Data to process
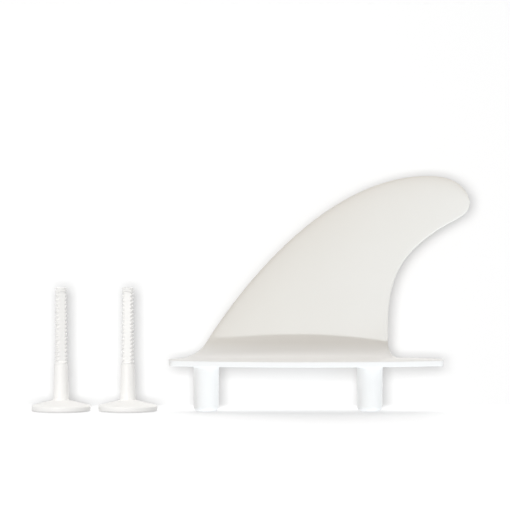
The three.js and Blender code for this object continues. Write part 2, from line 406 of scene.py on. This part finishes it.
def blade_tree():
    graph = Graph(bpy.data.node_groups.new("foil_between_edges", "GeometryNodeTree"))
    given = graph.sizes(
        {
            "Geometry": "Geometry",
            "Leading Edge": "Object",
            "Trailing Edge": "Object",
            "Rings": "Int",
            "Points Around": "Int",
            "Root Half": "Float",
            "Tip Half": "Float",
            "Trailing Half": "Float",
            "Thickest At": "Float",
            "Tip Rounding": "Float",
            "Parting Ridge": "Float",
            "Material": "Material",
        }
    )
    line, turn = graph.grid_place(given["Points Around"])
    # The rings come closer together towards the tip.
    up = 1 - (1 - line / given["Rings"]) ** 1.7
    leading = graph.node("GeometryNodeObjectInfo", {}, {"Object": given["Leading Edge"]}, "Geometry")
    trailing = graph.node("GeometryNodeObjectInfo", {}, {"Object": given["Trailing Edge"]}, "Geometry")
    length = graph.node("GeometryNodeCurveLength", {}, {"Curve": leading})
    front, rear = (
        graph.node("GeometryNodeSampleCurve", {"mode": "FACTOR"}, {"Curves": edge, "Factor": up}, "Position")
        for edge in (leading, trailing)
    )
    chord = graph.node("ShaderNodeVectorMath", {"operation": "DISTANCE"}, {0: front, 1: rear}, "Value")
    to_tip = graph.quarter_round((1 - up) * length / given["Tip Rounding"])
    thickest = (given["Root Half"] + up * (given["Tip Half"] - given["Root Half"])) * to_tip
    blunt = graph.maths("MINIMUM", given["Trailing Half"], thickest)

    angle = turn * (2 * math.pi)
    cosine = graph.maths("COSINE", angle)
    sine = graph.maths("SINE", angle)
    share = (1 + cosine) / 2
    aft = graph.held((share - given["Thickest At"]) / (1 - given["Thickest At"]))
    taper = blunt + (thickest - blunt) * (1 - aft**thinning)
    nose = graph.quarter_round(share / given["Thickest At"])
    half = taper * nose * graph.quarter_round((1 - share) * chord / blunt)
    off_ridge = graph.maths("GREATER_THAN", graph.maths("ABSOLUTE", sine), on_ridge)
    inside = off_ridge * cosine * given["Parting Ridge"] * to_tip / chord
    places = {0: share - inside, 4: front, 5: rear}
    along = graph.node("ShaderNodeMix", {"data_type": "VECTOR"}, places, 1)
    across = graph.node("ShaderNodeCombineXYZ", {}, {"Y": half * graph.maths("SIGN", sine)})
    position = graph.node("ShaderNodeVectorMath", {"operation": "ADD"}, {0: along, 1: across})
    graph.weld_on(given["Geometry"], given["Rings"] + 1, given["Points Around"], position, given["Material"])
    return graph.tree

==

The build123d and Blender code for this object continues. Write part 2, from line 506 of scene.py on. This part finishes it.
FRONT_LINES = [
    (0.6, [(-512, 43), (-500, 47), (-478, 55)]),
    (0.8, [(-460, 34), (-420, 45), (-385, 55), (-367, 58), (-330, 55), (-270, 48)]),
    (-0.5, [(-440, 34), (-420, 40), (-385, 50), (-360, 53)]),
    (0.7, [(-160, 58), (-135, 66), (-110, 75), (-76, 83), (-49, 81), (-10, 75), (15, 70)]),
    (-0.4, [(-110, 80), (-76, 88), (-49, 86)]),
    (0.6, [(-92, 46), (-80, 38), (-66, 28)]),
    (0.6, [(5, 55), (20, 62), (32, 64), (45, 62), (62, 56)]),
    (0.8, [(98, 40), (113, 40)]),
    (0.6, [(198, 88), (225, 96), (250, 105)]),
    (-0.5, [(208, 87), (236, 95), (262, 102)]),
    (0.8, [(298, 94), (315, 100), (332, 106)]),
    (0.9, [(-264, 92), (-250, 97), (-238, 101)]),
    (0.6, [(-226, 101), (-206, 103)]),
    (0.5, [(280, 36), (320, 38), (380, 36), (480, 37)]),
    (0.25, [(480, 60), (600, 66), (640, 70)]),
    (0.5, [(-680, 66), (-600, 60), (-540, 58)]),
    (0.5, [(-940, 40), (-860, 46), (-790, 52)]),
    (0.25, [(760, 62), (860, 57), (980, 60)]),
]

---

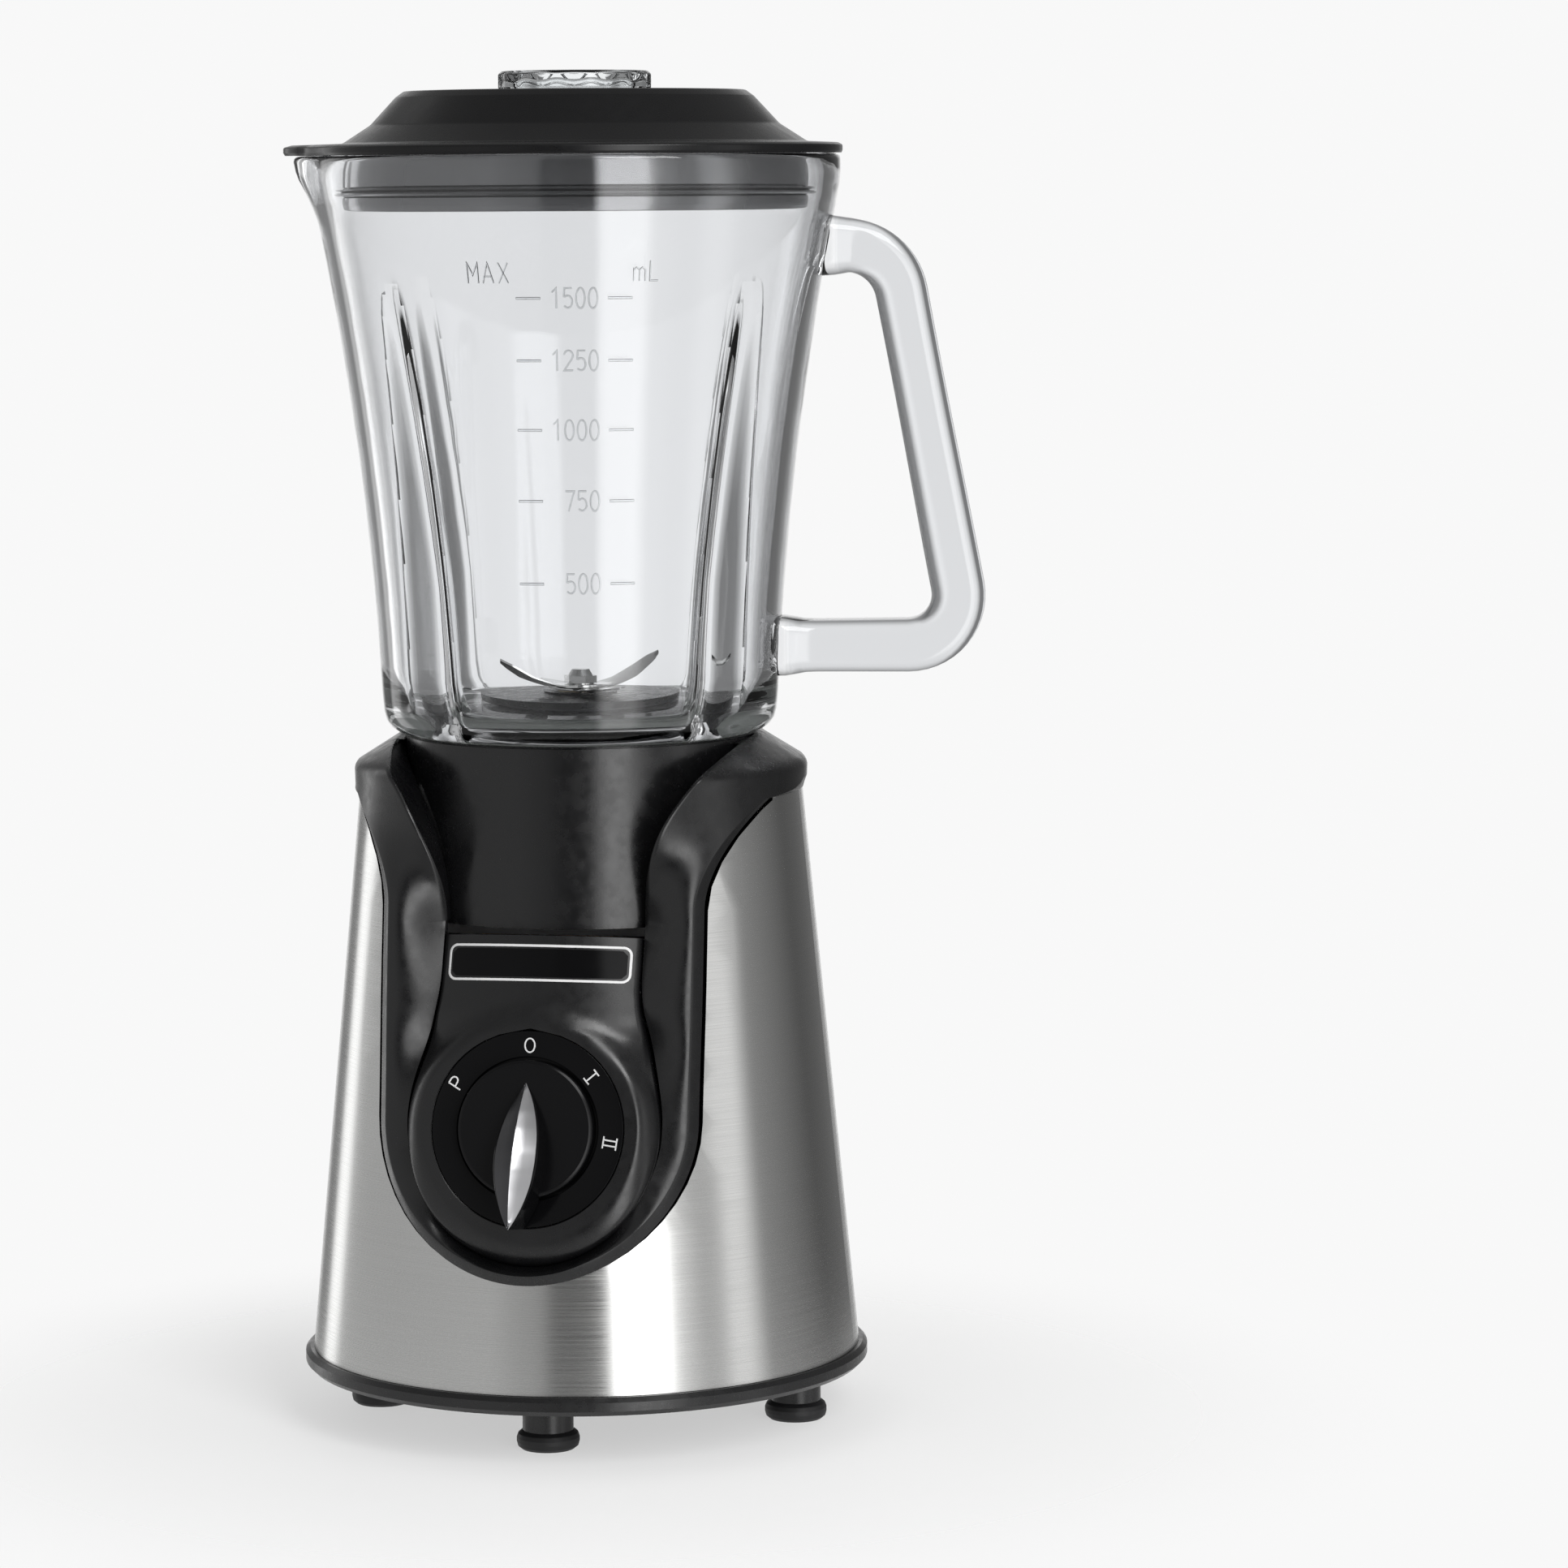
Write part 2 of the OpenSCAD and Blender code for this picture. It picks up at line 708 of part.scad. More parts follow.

Work instructions
Using the listing above, show every line that includes the string "from".

Complete response
The three.js and Blender code for this object continues. Write part 2, from line 406 of scene.py on. This part finishes it.
The build123d and Blender code for this object continues. Write part 2, from line 506 of scene.py on. This part finishes it.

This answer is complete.